Start of The input

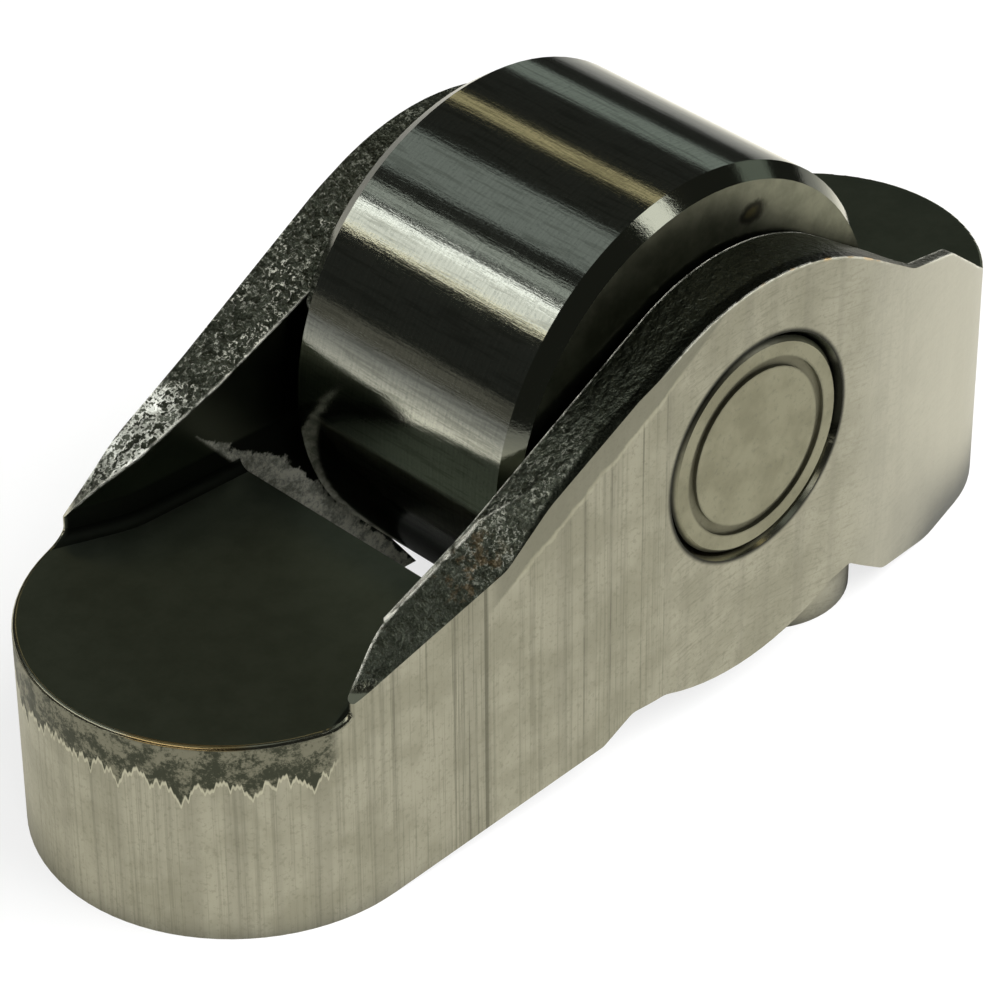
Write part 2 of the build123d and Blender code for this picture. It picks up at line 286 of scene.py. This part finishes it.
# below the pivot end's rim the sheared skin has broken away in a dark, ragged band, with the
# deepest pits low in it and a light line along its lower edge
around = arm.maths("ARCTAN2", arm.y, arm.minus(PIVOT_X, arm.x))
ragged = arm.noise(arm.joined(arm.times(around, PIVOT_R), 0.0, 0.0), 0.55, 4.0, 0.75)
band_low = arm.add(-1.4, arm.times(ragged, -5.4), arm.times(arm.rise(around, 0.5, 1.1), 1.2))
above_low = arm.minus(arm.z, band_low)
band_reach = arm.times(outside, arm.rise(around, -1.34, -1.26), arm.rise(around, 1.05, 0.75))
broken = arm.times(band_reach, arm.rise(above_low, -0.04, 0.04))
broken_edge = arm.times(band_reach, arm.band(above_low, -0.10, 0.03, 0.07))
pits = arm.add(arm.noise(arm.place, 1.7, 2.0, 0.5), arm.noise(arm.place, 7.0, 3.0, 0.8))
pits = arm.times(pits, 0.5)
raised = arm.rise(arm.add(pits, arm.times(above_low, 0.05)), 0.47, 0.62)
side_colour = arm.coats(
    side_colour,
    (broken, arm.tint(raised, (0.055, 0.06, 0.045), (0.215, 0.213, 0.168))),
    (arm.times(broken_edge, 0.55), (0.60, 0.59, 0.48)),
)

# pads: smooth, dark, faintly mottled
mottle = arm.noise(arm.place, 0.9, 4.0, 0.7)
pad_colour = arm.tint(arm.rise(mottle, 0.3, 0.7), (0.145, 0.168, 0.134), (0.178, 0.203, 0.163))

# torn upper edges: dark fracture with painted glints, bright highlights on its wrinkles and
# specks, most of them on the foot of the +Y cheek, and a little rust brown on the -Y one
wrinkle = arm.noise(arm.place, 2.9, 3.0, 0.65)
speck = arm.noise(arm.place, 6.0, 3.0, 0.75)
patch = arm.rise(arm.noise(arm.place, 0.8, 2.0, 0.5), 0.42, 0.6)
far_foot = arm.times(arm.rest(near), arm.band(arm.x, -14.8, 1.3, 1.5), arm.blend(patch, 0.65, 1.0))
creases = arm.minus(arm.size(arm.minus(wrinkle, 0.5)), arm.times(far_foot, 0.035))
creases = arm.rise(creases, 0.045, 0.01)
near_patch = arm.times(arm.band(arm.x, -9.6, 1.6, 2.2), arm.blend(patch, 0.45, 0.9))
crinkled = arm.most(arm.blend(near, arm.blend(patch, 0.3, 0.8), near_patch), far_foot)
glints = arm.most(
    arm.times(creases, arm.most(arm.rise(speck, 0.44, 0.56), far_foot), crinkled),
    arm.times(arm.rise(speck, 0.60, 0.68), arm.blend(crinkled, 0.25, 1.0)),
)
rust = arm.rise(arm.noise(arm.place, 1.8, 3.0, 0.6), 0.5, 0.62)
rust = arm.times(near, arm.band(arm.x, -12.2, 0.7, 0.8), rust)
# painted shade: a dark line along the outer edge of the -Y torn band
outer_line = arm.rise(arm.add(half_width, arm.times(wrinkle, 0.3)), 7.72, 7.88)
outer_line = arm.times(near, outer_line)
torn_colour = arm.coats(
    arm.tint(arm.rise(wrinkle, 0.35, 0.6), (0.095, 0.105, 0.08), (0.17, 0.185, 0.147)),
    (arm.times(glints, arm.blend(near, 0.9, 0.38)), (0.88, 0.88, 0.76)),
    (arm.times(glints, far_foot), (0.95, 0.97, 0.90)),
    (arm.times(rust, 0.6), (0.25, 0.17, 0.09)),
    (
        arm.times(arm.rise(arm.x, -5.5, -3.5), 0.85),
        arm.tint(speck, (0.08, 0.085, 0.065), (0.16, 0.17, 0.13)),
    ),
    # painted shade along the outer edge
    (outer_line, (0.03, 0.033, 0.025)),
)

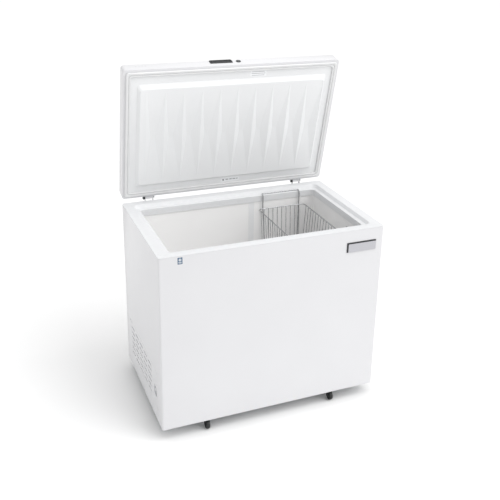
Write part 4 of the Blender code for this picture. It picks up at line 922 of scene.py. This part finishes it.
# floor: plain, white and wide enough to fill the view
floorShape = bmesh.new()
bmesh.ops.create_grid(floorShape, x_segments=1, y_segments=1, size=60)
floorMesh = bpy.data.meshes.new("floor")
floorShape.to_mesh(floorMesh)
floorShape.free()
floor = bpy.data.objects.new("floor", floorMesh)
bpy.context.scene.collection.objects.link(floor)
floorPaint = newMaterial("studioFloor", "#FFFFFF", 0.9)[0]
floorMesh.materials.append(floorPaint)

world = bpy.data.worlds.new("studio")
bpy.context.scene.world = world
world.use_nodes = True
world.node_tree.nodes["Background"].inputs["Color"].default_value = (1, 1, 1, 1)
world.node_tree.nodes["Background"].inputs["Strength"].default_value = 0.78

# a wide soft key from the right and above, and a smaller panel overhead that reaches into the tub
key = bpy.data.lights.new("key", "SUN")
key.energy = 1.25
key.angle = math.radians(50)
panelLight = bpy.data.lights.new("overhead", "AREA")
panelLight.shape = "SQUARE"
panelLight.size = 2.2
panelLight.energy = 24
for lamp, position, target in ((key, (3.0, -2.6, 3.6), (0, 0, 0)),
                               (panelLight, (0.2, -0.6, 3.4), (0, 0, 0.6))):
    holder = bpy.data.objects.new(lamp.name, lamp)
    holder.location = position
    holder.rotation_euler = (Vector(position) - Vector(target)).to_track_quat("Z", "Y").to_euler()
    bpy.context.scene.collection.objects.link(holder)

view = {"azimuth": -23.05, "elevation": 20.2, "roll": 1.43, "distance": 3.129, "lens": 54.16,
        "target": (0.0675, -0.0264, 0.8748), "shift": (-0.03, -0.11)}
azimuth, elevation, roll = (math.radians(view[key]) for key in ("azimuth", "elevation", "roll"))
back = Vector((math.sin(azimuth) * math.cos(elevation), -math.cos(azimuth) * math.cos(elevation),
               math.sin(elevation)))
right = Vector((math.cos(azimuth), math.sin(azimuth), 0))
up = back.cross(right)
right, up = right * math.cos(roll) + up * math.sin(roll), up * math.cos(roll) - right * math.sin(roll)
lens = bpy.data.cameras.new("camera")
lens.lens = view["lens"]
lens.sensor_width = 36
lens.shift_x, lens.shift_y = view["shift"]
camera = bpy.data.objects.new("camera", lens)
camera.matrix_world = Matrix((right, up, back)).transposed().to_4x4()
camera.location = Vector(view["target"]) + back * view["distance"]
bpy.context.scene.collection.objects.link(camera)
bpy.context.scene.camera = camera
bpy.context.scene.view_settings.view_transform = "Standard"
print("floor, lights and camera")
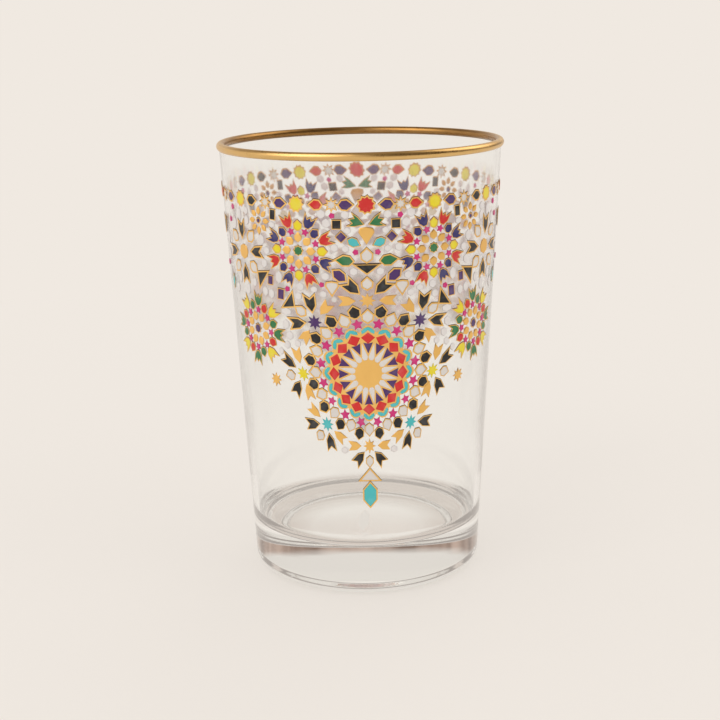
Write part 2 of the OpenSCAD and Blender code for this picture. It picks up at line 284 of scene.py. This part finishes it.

End of The input

__Set task__
The entries above should be repeated exactly, every one of them.

__Solution to this exercise__
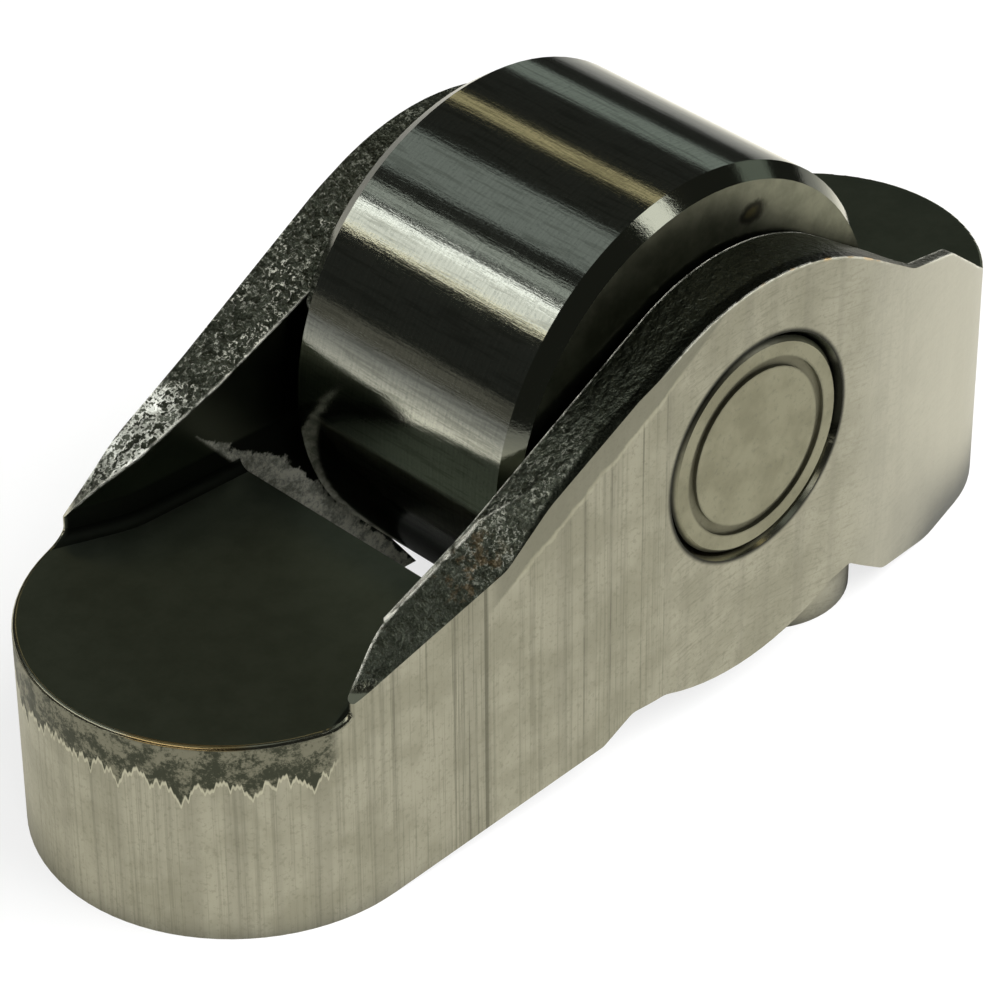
Write part 2 of the build123d and Blender code for this picture. It picks up at line 286 of scene.py. This part finishes it.
# below the pivot end's rim the sheared skin has broken away in a dark, ragged band, with the
# deepest pits low in it and a light line along its lower edge
around = arm.maths("ARCTAN2", arm.y, arm.minus(PIVOT_X, arm.x))
ragged = arm.noise(arm.joined(arm.times(around, PIVOT_R), 0.0, 0.0), 0.55, 4.0, 0.75)
band_low = arm.add(-1.4, arm.times(ragged, -5.4), arm.times(arm.rise(around, 0.5, 1.1), 1.2))
above_low = arm.minus(arm.z, band_low)
band_reach = arm.times(outside, arm.rise(around, -1.34, -1.26), arm.rise(around, 1.05, 0.75))
broken = arm.times(band_reach, arm.rise(above_low, -0.04, 0.04))
broken_edge = arm.times(band_reach, arm.band(above_low, -0.10, 0.03, 0.07))
pits = arm.add(arm.noise(arm.place, 1.7, 2.0, 0.5), arm.noise(arm.place, 7.0, 3.0, 0.8))
pits = arm.times(pits, 0.5)
raised = arm.rise(arm.add(pits, arm.times(above_low, 0.05)), 0.47, 0.62)
side_colour = arm.coats(
    side_colour,
    (broken, arm.tint(raised, (0.055, 0.06, 0.045), (0.215, 0.213, 0.168))),
    (arm.times(broken_edge, 0.55), (0.60, 0.59, 0.48)),
)

# pads: smooth, dark, faintly mottled
mottle = arm.noise(arm.place, 0.9, 4.0, 0.7)
pad_colour = arm.tint(arm.rise(mottle, 0.3, 0.7), (0.145, 0.168, 0.134), (0.178, 0.203, 0.163))

# torn upper edges: dark fracture with painted glints, bright highlights on its wrinkles and
# specks, most of them on the foot of the +Y cheek, and a little rust brown on the -Y one
wrinkle = arm.noise(arm.place, 2.9, 3.0, 0.65)
speck = arm.noise(arm.place, 6.0, 3.0, 0.75)
patch = arm.rise(arm.noise(arm.place, 0.8, 2.0, 0.5), 0.42, 0.6)
far_foot = arm.times(arm.rest(near), arm.band(arm.x, -14.8, 1.3, 1.5), arm.blend(patch, 0.65, 1.0))
creases = arm.minus(arm.size(arm.minus(wrinkle, 0.5)), arm.times(far_foot, 0.035))
creases = arm.rise(creases, 0.045, 0.01)
near_patch = arm.times(arm.band(arm.x, -9.6, 1.6, 2.2), arm.blend(patch, 0.45, 0.9))
crinkled = arm.most(arm.blend(near, arm.blend(patch, 0.3, 0.8), near_patch), far_foot)
glints = arm.most(
    arm.times(creases, arm.most(arm.rise(speck, 0.44, 0.56), far_foot), crinkled),
    arm.times(arm.rise(speck, 0.60, 0.68), arm.blend(crinkled, 0.25, 1.0)),
)
rust = arm.rise(arm.noise(arm.place, 1.8, 3.0, 0.6), 0.5, 0.62)
rust = arm.times(near, arm.band(arm.x, -12.2, 0.7, 0.8), rust)
# painted shade: a dark line along the outer edge of the -Y torn band
outer_line = arm.rise(arm.add(half_width, arm.times(wrinkle, 0.3)), 7.72, 7.88)
outer_line = arm.times(near, outer_line)
torn_colour = arm.coats(
    arm.tint(arm.rise(wrinkle, 0.35, 0.6), (0.095, 0.105, 0.08), (0.17, 0.185, 0.147)),
    (arm.times(glints, arm.blend(near, 0.9, 0.38)), (0.88, 0.88, 0.76)),
    (arm.times(glints, far_foot), (0.95, 0.97, 0.90)),
    (arm.times(rust, 0.6), (0.25, 0.17, 0.09)),
    (
        arm.times(arm.rise(arm.x, -5.5, -3.5), 0.85),
        arm.tint(speck, (0.08, 0.085, 0.065), (0.16, 0.17, 0.13)),
    ),
    # painted shade along the outer edge
    (outer_line, (0.03, 0.033, 0.025)),
)

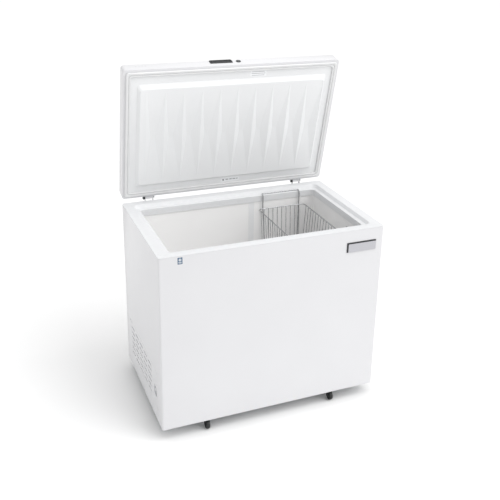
Write part 4 of the Blender code for this picture. It picks up at line 922 of scene.py. This part finishes it.
# floor: plain, white and wide enough to fill the view
floorShape = bmesh.new()
bmesh.ops.create_grid(floorShape, x_segments=1, y_segments=1, size=60)
floorMesh = bpy.data.meshes.new("floor")
floorShape.to_mesh(floorMesh)
floorShape.free()
floor = bpy.data.objects.new("floor", floorMesh)
bpy.context.scene.collection.objects.link(floor)
floorPaint = newMaterial("studioFloor", "#FFFFFF", 0.9)[0]
floorMesh.materials.append(floorPaint)

world = bpy.data.worlds.new("studio")
bpy.context.scene.world = world
world.use_nodes = True
world.node_tree.nodes["Background"].inputs["Color"].default_value = (1, 1, 1, 1)
world.node_tree.nodes["Background"].inputs["Strength"].default_value = 0.78

# a wide soft key from the right and above, and a smaller panel overhead that reaches into the tub
key = bpy.data.lights.new("key", "SUN")
key.energy = 1.25
key.angle = math.radians(50)
panelLight = bpy.data.lights.new("overhead", "AREA")
panelLight.shape = "SQUARE"
panelLight.size = 2.2
panelLight.energy = 24
for lamp, position, target in ((key, (3.0, -2.6, 3.6), (0, 0, 0)),
                               (panelLight, (0.2, -0.6, 3.4), (0, 0, 0.6))):
    holder = bpy.data.objects.new(lamp.name, lamp)
    holder.location = position
    holder.rotation_euler = (Vector(position) - Vector(target)).to_track_quat("Z", "Y").to_euler()
    bpy.context.scene.collection.objects.link(holder)

view = {"azimuth": -23.05, "elevation": 20.2, "roll": 1.43, "distance": 3.129, "lens": 54.16,
        "target": (0.0675, -0.0264, 0.8748), "shift": (-0.03, -0.11)}
azimuth, elevation, roll = (math.radians(view[key]) for key in ("azimuth", "elevation", "roll"))
back = Vector((math.sin(azimuth) * math.cos(elevation), -math.cos(azimuth) * math.cos(elevation),
               math.sin(elevation)))
right = Vector((math.cos(azimuth), math.sin(azimuth), 0))
up = back.cross(right)
right, up = right * math.cos(roll) + up * math.sin(roll), up * math.cos(roll) - right * math.sin(roll)
lens = bpy.data.cameras.new("camera")
lens.lens = view["lens"]
lens.sensor_width = 36
lens.shift_x, lens.shift_y = view["shift"]
camera = bpy.data.objects.new("camera", lens)
camera.matrix_world = Matrix((right, up, back)).transposed().to_4x4()
camera.location = Vector(view["target"]) + back * view["distance"]
bpy.context.scene.collection.objects.link(camera)
bpy.context.scene.camera = camera
bpy.context.scene.view_settings.view_transform = "Standard"
print("floor, lights and camera")
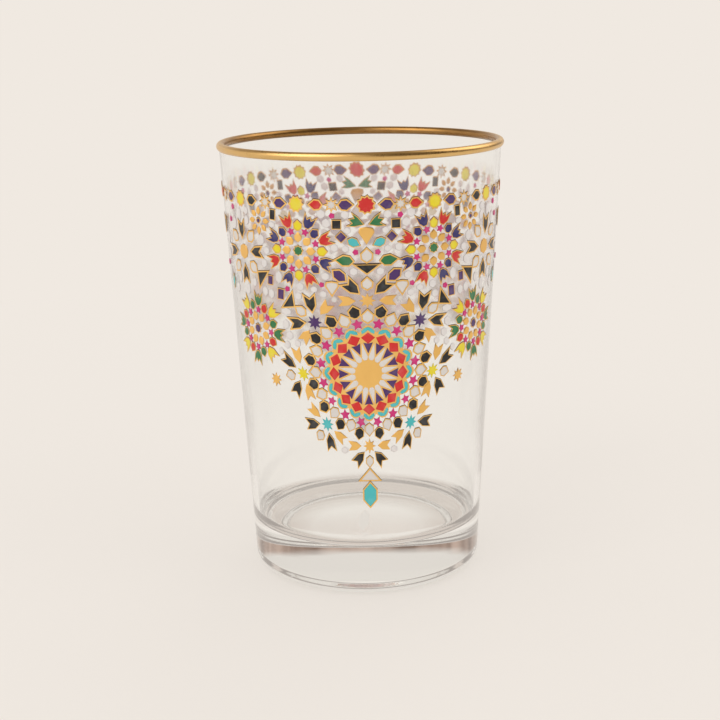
Write part 2 of the OpenSCAD and Blender code for this picture. It picks up at line 284 of scene.py. This part finishes it.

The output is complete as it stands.